**TASK BRIEF**
Quote exactly and only this range of lines in the data below: the line that holds "organizer.add(pad('pad_front_left', -1, -1));" to the line that holds "PANEL_X, PANEL_LENGTH, PANEL_WIDTH, PANEL_CORNER, PANEL_DEPTH", both included.

**DATA SECTION**
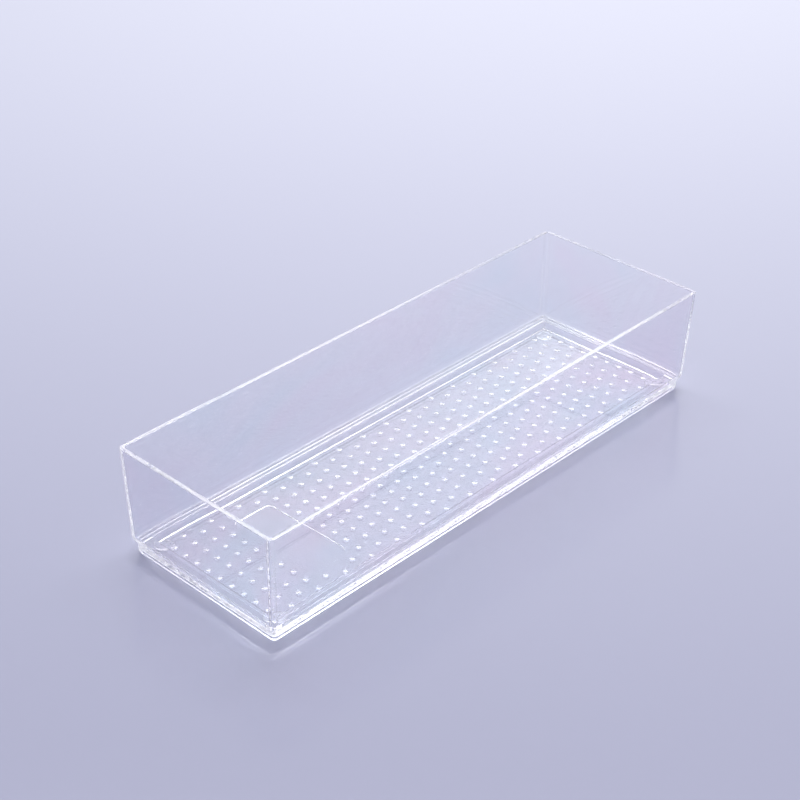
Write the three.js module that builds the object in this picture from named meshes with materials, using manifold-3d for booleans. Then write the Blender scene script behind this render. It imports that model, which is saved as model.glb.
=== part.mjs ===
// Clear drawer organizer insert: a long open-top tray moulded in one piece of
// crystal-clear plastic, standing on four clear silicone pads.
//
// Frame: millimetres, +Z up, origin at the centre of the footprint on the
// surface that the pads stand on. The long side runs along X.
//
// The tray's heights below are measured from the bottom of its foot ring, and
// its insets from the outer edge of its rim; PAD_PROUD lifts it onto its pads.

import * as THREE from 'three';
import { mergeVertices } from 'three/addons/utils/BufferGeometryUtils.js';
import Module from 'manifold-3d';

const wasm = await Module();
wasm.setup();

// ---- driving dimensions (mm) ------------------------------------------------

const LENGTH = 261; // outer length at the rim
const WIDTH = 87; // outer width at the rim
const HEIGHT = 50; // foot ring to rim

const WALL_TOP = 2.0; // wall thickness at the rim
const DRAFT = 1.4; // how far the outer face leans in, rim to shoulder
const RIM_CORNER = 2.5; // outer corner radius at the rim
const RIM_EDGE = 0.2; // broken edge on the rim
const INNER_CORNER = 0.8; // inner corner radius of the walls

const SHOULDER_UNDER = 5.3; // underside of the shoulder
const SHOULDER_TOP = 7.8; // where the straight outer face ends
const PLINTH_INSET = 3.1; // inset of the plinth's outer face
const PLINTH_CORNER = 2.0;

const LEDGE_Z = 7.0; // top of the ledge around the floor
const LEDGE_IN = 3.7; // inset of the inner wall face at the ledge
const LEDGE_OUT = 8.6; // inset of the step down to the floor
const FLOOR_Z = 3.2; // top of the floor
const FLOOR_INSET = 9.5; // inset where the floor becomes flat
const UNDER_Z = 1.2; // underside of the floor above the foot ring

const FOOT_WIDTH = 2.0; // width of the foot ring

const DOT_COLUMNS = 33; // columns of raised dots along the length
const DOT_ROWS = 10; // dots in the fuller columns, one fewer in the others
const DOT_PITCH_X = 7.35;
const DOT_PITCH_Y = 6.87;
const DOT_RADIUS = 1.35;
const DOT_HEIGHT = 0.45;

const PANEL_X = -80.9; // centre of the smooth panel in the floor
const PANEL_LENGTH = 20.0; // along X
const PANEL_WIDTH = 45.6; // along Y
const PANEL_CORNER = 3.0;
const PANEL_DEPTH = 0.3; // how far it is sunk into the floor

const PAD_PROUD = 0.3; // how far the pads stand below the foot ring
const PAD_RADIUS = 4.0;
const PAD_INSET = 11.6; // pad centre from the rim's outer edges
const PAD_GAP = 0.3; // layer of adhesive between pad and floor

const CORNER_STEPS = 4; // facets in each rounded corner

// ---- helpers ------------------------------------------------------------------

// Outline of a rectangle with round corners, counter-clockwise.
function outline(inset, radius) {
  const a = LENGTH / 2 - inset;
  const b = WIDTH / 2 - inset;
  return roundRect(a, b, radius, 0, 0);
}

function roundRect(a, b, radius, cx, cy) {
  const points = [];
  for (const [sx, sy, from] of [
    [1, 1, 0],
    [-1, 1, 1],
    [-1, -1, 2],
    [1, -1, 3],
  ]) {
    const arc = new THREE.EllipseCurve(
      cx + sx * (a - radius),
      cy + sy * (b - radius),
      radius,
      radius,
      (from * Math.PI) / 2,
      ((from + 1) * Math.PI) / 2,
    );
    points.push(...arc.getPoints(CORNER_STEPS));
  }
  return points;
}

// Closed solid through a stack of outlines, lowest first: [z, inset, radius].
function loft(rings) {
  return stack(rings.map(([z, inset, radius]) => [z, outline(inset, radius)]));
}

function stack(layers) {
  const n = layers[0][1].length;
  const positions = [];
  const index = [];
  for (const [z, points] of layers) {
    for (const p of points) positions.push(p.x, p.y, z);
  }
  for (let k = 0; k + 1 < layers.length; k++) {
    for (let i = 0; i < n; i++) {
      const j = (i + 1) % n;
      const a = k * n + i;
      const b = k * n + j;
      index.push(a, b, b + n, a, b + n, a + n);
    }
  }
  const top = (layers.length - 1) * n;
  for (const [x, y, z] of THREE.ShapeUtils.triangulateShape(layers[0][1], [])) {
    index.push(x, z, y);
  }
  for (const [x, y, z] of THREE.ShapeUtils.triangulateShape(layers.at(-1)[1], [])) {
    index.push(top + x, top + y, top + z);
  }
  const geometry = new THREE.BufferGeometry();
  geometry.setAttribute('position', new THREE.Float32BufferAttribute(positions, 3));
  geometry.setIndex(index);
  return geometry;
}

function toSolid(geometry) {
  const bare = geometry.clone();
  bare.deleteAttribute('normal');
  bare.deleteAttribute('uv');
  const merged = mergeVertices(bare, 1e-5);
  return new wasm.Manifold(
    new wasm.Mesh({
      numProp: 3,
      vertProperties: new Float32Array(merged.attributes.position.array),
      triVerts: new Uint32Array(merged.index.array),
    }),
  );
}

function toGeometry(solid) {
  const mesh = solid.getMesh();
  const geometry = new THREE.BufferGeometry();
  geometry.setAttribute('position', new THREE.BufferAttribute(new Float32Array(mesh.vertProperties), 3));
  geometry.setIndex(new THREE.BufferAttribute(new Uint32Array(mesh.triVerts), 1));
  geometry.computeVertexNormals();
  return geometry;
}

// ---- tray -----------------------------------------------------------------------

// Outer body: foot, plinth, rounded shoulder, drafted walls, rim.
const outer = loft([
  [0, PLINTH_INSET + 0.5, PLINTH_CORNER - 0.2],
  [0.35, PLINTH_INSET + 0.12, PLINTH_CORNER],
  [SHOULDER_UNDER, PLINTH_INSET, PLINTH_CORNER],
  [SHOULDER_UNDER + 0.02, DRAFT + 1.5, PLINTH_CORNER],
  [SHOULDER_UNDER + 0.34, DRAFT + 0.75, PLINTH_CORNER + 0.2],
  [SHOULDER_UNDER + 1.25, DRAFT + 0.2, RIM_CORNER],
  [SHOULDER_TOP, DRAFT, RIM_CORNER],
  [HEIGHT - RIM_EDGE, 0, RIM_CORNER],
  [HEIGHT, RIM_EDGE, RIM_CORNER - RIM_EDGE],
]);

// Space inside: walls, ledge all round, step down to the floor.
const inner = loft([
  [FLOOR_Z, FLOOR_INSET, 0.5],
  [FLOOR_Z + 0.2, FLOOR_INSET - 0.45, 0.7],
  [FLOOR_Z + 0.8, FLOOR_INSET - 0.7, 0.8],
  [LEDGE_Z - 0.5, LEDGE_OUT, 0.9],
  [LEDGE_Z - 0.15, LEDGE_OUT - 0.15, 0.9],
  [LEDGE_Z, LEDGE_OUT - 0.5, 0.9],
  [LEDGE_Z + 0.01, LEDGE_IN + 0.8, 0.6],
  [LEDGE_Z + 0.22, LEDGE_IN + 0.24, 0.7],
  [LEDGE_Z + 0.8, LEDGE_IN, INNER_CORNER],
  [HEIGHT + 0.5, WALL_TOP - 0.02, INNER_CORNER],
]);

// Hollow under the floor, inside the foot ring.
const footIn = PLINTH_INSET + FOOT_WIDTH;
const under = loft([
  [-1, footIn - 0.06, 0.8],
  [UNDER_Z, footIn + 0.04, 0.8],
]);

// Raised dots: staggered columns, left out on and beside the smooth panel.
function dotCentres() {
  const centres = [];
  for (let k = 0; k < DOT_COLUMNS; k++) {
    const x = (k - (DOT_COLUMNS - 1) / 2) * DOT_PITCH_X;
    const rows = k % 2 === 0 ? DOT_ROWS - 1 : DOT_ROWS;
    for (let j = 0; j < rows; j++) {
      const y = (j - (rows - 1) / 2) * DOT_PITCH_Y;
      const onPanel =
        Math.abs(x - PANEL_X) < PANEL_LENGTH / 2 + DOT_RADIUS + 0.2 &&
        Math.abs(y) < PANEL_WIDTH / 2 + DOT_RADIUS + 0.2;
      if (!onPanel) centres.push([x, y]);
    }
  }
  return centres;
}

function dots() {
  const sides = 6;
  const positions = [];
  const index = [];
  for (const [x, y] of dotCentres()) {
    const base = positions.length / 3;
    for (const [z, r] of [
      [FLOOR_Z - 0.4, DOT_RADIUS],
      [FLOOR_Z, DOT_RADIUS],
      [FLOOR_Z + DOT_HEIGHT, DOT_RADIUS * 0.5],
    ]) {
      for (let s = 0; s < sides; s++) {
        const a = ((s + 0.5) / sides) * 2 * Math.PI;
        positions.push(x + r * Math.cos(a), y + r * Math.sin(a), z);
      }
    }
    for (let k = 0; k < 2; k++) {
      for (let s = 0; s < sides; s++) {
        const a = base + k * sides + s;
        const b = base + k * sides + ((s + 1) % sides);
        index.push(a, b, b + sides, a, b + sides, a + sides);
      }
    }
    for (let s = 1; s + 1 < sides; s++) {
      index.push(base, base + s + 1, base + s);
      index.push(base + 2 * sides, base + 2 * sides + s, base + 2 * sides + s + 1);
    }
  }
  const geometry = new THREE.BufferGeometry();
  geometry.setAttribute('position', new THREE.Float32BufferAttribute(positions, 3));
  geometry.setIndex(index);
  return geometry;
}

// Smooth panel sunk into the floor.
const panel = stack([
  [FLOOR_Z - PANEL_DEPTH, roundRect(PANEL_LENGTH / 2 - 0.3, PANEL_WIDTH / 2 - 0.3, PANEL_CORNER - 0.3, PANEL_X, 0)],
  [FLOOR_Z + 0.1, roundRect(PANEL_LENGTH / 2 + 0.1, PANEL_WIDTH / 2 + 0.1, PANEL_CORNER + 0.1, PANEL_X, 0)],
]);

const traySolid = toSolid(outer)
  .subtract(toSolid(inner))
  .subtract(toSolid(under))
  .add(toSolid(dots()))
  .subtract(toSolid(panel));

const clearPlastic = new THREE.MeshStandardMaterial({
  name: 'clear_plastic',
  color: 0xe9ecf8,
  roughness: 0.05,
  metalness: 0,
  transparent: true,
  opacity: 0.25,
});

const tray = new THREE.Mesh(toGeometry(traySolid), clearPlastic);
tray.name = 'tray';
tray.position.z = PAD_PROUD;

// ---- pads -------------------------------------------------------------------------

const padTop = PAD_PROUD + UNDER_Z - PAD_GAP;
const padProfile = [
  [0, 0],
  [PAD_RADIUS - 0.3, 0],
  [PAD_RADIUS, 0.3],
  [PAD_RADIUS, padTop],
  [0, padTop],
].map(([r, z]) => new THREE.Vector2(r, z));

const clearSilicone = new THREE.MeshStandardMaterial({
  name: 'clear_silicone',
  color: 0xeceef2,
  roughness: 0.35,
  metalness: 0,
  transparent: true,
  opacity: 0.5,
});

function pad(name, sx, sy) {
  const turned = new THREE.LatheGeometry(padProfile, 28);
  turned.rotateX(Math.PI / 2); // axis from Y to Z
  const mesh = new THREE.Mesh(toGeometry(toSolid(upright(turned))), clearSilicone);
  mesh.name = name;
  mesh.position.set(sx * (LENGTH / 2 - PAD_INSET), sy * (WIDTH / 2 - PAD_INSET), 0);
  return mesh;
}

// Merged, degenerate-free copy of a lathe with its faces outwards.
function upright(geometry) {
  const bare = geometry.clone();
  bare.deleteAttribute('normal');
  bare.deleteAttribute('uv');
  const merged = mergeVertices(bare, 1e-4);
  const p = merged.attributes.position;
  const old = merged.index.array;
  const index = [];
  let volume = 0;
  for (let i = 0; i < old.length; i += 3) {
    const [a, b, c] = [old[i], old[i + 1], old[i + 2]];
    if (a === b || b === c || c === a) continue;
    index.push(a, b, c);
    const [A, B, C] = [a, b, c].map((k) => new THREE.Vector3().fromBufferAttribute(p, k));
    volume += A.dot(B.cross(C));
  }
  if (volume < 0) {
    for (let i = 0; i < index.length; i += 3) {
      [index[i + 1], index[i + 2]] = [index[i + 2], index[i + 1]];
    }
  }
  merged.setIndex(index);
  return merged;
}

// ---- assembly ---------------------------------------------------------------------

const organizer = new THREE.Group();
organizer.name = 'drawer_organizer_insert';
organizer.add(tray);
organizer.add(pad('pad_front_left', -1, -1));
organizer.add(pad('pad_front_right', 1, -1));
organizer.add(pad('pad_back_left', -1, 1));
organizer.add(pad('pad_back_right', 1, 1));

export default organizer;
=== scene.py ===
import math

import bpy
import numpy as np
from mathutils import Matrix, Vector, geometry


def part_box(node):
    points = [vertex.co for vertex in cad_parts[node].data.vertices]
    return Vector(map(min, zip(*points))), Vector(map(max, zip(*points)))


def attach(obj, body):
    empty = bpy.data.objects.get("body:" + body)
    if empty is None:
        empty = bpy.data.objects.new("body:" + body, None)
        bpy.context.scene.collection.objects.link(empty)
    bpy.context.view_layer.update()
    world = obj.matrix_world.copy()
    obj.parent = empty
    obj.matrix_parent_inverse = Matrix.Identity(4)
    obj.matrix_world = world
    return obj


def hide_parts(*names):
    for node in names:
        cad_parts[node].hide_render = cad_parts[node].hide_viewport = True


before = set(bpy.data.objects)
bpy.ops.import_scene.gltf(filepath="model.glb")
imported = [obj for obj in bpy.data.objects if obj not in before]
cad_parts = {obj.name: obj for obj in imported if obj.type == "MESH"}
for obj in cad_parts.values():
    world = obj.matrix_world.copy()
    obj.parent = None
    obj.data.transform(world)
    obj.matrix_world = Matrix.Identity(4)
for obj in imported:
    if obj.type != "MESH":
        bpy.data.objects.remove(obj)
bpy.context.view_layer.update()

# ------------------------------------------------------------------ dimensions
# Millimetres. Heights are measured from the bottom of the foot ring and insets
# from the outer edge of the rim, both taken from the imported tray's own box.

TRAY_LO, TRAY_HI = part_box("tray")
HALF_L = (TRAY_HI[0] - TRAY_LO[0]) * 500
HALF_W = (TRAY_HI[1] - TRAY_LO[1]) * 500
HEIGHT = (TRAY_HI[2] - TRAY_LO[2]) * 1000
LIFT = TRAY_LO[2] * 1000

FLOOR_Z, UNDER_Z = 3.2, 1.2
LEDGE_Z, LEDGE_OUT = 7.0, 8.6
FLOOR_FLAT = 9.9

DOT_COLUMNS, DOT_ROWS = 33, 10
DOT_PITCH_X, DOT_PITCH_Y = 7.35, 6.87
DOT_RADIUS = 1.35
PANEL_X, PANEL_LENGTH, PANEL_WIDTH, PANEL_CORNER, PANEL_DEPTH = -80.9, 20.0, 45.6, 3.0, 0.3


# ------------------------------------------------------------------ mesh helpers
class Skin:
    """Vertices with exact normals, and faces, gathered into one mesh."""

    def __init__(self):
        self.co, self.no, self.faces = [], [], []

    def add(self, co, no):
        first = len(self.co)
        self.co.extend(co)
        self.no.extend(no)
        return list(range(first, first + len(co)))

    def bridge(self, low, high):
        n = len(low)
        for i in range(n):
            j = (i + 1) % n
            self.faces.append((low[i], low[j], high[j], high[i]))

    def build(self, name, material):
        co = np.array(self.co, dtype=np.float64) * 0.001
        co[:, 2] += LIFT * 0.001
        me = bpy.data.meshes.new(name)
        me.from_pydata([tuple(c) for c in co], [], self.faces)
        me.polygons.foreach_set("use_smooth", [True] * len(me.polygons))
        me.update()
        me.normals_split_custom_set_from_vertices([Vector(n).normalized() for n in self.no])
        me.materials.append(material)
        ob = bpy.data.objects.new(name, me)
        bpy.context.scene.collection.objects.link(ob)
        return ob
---
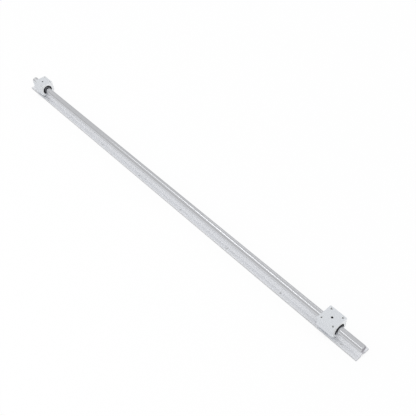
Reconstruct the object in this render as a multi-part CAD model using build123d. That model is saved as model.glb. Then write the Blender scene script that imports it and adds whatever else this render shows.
---
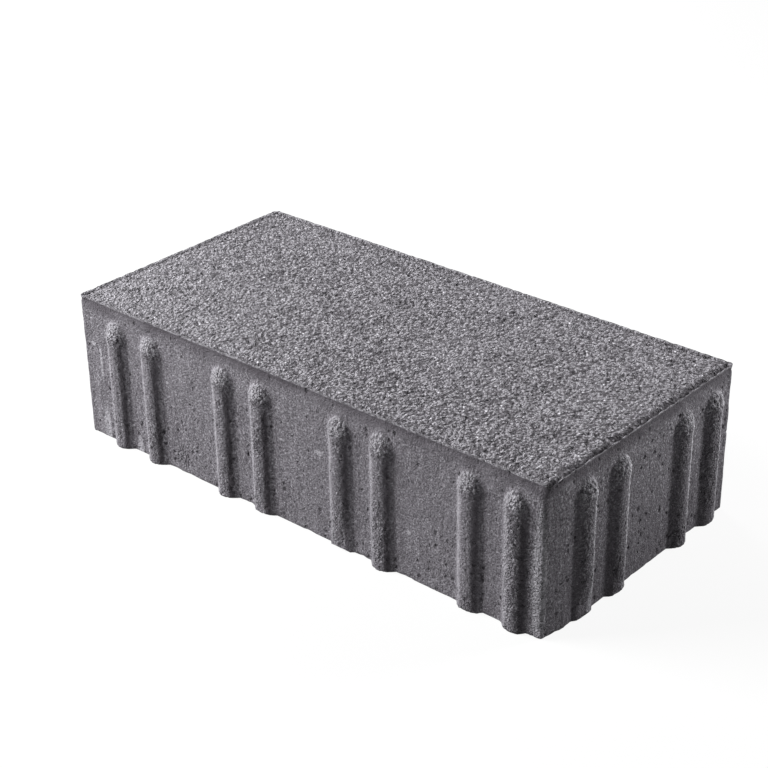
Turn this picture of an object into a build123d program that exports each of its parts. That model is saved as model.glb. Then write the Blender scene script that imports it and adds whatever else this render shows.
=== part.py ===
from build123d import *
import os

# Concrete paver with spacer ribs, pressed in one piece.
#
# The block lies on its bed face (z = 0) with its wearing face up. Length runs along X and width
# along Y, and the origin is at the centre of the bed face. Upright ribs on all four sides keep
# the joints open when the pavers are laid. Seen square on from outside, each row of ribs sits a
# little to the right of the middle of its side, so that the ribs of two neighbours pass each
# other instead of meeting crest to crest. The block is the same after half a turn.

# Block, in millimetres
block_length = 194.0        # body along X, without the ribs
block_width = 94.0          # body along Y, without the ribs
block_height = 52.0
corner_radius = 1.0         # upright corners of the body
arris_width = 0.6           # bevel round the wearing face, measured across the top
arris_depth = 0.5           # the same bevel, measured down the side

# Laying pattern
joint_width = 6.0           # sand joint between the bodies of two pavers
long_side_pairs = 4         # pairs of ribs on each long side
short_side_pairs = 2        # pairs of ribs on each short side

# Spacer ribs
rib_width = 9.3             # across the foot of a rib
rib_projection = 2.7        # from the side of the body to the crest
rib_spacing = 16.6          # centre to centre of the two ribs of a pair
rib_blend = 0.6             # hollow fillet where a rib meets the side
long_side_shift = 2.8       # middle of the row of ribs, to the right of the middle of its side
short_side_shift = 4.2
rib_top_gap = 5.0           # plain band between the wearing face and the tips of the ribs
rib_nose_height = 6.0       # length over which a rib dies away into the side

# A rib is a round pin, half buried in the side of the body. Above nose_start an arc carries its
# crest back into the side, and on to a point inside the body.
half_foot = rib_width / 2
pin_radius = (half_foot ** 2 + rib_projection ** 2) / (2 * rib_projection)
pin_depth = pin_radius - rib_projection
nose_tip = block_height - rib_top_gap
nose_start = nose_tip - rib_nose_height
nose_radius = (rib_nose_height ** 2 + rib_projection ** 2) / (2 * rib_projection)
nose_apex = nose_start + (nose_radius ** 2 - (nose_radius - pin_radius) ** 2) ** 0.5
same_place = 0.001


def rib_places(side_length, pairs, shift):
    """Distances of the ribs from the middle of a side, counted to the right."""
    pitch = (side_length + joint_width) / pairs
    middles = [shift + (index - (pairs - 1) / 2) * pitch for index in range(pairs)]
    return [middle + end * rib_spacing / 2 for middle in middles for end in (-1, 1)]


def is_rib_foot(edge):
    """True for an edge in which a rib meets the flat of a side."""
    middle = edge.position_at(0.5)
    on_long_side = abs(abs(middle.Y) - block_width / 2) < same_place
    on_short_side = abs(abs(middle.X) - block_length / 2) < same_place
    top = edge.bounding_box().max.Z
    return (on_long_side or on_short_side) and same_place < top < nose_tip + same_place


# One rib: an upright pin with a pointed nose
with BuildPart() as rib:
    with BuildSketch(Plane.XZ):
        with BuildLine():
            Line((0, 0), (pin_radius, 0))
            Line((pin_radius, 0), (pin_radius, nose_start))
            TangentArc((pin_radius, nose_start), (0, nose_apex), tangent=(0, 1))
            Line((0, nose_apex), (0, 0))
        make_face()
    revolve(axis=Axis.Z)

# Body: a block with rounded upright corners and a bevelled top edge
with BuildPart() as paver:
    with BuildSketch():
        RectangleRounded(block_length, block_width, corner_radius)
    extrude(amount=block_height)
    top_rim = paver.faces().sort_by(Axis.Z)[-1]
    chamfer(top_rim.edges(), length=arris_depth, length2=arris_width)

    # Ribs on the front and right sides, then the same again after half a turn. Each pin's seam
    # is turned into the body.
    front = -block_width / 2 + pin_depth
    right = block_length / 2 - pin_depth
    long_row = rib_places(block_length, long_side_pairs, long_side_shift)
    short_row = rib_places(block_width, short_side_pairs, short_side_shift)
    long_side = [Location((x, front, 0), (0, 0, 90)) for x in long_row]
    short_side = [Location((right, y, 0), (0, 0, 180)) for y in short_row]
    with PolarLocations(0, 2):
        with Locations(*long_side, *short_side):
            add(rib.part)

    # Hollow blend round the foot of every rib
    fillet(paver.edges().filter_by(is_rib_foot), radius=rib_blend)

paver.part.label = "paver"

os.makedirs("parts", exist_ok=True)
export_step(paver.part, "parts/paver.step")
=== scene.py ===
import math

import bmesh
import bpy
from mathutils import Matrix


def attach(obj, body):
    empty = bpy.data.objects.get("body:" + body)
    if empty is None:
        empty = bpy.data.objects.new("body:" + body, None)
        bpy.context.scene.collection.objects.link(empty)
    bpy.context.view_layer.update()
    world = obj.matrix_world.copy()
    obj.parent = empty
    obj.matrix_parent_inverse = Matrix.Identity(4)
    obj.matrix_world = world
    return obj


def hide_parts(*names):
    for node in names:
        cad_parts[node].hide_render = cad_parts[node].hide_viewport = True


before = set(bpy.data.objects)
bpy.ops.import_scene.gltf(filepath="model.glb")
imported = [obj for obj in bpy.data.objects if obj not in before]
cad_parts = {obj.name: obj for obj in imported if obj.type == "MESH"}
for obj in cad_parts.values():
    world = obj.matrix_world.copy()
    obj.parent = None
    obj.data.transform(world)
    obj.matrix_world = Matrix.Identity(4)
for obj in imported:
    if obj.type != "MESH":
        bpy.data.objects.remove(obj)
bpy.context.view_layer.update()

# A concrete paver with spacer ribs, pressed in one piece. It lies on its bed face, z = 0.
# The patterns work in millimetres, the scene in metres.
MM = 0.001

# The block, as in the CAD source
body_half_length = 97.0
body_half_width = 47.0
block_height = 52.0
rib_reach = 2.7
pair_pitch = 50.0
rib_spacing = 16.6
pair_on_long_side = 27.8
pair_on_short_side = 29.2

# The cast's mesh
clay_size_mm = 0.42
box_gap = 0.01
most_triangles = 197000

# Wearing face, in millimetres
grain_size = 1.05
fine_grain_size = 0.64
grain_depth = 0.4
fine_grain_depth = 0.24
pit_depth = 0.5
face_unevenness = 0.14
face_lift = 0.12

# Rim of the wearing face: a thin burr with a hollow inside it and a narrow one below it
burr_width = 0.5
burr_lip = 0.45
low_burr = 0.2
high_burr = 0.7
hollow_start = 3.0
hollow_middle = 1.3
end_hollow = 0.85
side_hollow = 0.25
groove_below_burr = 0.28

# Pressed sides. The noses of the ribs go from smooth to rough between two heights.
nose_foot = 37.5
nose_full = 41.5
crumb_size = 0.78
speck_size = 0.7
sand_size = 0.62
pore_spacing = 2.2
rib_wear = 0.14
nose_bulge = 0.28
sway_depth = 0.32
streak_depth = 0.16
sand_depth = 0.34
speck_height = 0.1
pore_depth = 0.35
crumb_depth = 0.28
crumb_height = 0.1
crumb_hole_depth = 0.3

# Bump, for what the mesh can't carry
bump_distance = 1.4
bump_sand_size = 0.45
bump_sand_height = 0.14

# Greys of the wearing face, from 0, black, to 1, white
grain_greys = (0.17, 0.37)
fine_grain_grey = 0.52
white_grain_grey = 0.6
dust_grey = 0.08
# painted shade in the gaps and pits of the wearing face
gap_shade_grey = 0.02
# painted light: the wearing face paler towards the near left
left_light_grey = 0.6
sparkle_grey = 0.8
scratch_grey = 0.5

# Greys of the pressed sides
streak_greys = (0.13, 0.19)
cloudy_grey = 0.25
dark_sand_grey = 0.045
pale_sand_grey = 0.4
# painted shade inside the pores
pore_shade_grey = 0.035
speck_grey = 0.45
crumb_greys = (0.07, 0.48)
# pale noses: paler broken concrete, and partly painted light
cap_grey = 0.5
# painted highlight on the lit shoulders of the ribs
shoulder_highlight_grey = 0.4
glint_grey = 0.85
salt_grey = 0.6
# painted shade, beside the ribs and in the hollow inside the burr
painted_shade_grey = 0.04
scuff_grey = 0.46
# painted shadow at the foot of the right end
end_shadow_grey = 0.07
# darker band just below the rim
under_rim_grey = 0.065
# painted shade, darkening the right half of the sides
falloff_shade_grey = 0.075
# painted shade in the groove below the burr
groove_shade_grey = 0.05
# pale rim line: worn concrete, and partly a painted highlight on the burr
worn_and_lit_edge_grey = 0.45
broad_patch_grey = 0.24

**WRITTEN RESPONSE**
organizer.add(pad('pad_front_left', -1, -1));
organizer.add(pad('pad_front_right', 1, -1));
organizer.add(pad('pad_back_left', -1, 1));
organizer.add(pad('pad_back_right', 1, 1));

export default organizer;
=== scene.py ===
import math

import bpy
import numpy as np
from mathutils import Matrix, Vector, geometry


def part_box(node):
    points = [vertex.co for vertex in cad_parts[node].data.vertices]
    return Vector(map(min, zip(*points))), Vector(map(max, zip(*points)))


def attach(obj, body):
    empty = bpy.data.objects.get("body:" + body)
    if empty is None:
        empty = bpy.data.objects.new("body:" + body, None)
        bpy.context.scene.collection.objects.link(empty)
    bpy.context.view_layer.update()
    world = obj.matrix_world.copy()
    obj.parent = empty
    obj.matrix_parent_inverse = Matrix.Identity(4)
    obj.matrix_world = world
    return obj


def hide_parts(*names):
    for node in names:
        cad_parts[node].hide_render = cad_parts[node].hide_viewport = True


before = set(bpy.data.objects)
bpy.ops.import_scene.gltf(filepath="model.glb")
imported = [obj for obj in bpy.data.objects if obj not in before]
cad_parts = {obj.name: obj for obj in imported if obj.type == "MESH"}
for obj in cad_parts.values():
    world = obj.matrix_world.copy()
    obj.parent = None
    obj.data.transform(world)
    obj.matrix_world = Matrix.Identity(4)
for obj in imported:
    if obj.type != "MESH":
        bpy.data.objects.remove(obj)
bpy.context.view_layer.update()

# ------------------------------------------------------------------ dimensions
# Millimetres. Heights are measured from the bottom of the foot ring and insets
# from the outer edge of the rim, both taken from the imported tray's own box.

TRAY_LO, TRAY_HI = part_box("tray")
HALF_L = (TRAY_HI[0] - TRAY_LO[0]) * 500
HALF_W = (TRAY_HI[1] - TRAY_LO[1]) * 500
HEIGHT = (TRAY_HI[2] - TRAY_LO[2]) * 1000
LIFT = TRAY_LO[2] * 1000

FLOOR_Z, UNDER_Z = 3.2, 1.2
LEDGE_Z, LEDGE_OUT = 7.0, 8.6
FLOOR_FLAT = 9.9

DOT_COLUMNS, DOT_ROWS = 33, 10
DOT_PITCH_X, DOT_PITCH_Y = 7.35, 6.87
DOT_RADIUS = 1.35
PANEL_X, PANEL_LENGTH, PANEL_WIDTH, PANEL_CORNER, PANEL_DEPTH = -80.9, 20.0, 45.6, 3.0, 0.3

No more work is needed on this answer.